_WHAT NEEDS TO BE DONE:_ Search the data for the word "Identity" and copy every line where it occurs.

_PROVIDED MATERIAL:_
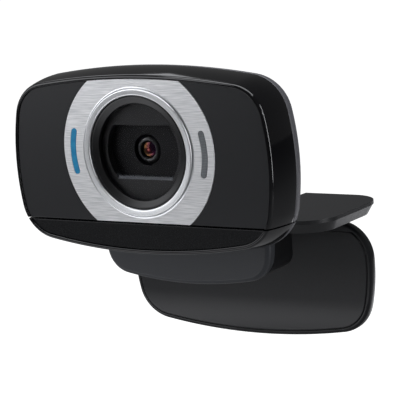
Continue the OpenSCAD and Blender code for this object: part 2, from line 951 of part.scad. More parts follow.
// Steel pin of the tilt hinge
module tilt_pin() {
    color("#a8abb0") at_tilt() rod_x(-knuckle_end, knuckle_end, tilt_pin_r);
}

// Spring washers that give the tilt hinge its friction
module tilt_washers() {
    color("#c3c5c8") both_sides() at_tilt() difference() {
        rod_x(knuckle_start - washer_w, knuckle_start, knuckle_r - 0.3);
        rod_x(knuckle_start - washer_w - over, knuckle_start + over, tilt_pin_r);
    }
}

// ---- Flap ----

// Slots in the flap's top edge for the bridge's ears
module ear_slots() {
    both_sides() {
        at_flap_axis() rod_x(ear_start, slot_end, flap_t / 2 + gap * 1.5);
        block([ear_start, flap_front_y - over, flap_axis_z],
            [slot_end, flap_rear_y + over, flap_top + over]);
    }
}

// The flap's rounded top edge, about its hinge pin
module flap_edge() {
    union() {
        at_flap_axis() rod_x(-flap_w, flap_w, flap_t / 2);
        block([-flap_w, flap_front_y - over, flap_axis_z - flap_h * 2],
            [flap_w, flap_rear_y + over, flap_axis_z]);
    }
}

// Tray of the flap, with its rim and the barrel of its hinge
module flap_back() {
    y0 = flap_front_y;
    y1 = flap_rear_y;
    color("#26272a") difference() {
        intersection() {
            translate([0, 0, flap_mid]) loft(flap_outline, [[y0 + 0.15, -0.35], [y0 + 0.8, 0],
                [y1 - 1.4, 0], [y1 - 0.5, -0.5], [y1, -1.6]]);
            flap_edge();
        }
        translate([0, 0, flap_mid]) intersection() {
            slab(y0 - over, y0 + flap_panel_t) polygon(outline(flap_outline, -flap_wall));
            block([-flap_w, y0 - over, -flap_h * 2],
                [flap_w, flap_axis_y, flap_axis_z - flap_t / 2 - gap - flap_mid]);
        }
        ear_slots();
        at_flap_axis() rod_x(-ear_start - over, ear_start + over, flap_pin_r + running);
        at_flap_screws() {
            turned(-flap_t, over, screw_r, screw_r);
            turned(-1.2, over, screw_head_r + screw_room, screw_head_r + screw_room);
        }
    }
}

// Soft panel on the flap's face
module flap_front() {
    color("#303135") translate([0, 0, flap_mid]) intersection() {
        loft(flap_outline, [[flap_front_y, -flap_wall - 0.35],
            [flap_front_y + 0.3, -flap_wall - 0.1], [flap_front_y + flap_panel_t, -flap_wall - 0.1]]);
        block([-flap_w, flap_front_y - over, -flap_h * 2],
            [flap_w, flap_axis_y, flap_axis_z - flap_t / 2 - gap - 0.1 - flap_mid]);
    }
}

// Steel pin of the flap hinge
module flap_pin() {
    color("#a8abb0") at_flap_axis() rod_x(-ear_end, ear_end, flap_pin_r);
}

// Four screws in the flap's back
module flap_screws() {
    color("#8c8f94") at_flap_screws() difference() {
        screw_y(-1.2, 0.8, flap_panel_t - flap_t, screw_r, screw_head_r);
        cross_y(-0.8, 0);
    }
}

front_shell();
rear_cover();
face_panel();
trim_plate();
light_bar();
mic_bar();
lens_ring();
lens_bezel();
cover_window();
lens_mask();
lens_baffle();
lens_holder();
lens_carrier();
front_lens();
image_sensor();
circuit_board();
image_processor();
status_led();
microphone();
mic_boot();
board_screws();
cover_screws();
cable_grommet();
swivel_post();
swivel_washer();
swivel_clip();
chin_shell();
chin_panel();
chin_rear();
chin_frame();
bridge_cover();
bridge_base();
bridge_pad();
bridge_screws();
clip_lip();
clip_block();
jaw_pad();
thread_insert();
tilt_pin();
tilt_washers();
flap_front();
flap_back();
flap_pin();
flap_screws();
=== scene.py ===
# %% [markdown]
# # A folding clip webcam
# The engineering model gives every piece its place. This script loads it as a fixed frame, draws
# smooth skins over the pieces that the eye reads first, and gives each surface its finish. A size
# comes from the frame's own boxes wherever it can, and every other size is in millimetres.

# %% Load the frame
import json
import math

import bmesh
import bpy
from mathutils import Matrix, Vector, geometry


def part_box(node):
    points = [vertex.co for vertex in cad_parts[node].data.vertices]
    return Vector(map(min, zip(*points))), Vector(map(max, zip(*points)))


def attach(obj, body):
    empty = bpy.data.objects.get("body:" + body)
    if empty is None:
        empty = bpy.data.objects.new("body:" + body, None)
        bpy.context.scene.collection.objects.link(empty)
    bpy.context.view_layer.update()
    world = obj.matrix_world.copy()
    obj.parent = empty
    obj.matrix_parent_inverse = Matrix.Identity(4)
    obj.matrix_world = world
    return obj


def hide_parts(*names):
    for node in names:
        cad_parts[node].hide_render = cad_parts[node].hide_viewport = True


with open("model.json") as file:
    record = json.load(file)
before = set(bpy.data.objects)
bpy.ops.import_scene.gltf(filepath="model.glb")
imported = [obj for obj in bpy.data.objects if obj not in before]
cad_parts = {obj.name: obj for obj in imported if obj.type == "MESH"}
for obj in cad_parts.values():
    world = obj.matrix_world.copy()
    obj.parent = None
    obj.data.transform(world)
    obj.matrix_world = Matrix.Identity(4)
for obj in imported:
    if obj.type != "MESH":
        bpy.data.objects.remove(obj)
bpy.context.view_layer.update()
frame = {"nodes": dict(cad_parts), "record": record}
MM = 0.001


# %% [markdown]
# ## Reading sizes
# The new skins are drawn in millimetres, which keeps small numbers readable, and are scaled to
# metres once, when a mesh is finished. They could be typed in, but a size read from the box of
# the piece that sets it keeps the skins on the parts when a part changes. Only widths that no
# box shows, such as a wall's, are plain numbers.

# %% Sizes of the head
def box_mm(node):
    """Lowest and highest corner of a frame node, in millimetres."""
    low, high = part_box(node)
    return low / MM, high / MM


shell_low, shell_high = box_mm("front_shell")
panel_low = box_mm("face_panel")[0]
ring_low, ring_high = box_mm("lens_ring")
chin_low, chin_high = box_mm("chin_shell")

FACE = panel_low.y
LENS = Vector((0, FACE, (ring_low.z + ring_high.z) / 2))
SPLIT = panel_low.z  # height where the head ends and the chin's gap begins
CHIN_TOP = chin_high.z
PARTING = shell_high.y - FACE  # depth of the line between gloss shell and rear cover
DEPTH = box_mm("rear_cover")[1].y - FACE
LIP = FACE - shell_low.y  # how far the rim stands proud of the face
FLARE = 1.15  # how far the side flares out on its way back
WALL = 1.4  # thickness of the shell
RIM = 0.9  # width of the gloss rim in front
PANEL_T = 1.6  # thickness of the face panel
LEDGE_BACK, LEDGE_IN = 3, 2.7  # the ledge behind the face panel: depth and reach
FLOOR_T = 1.2
FLOOR_JOIN = 3.8  # depth where the shell's floor meets the cover's
print("head:", round(shell_high.x * 2, 1), "mm wide,", round(DEPTH, 1), "mm deep")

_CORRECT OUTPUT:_
    obj.matrix_parent_inverse = Matrix.Identity(4)
    obj.matrix_world = Matrix.Identity(4)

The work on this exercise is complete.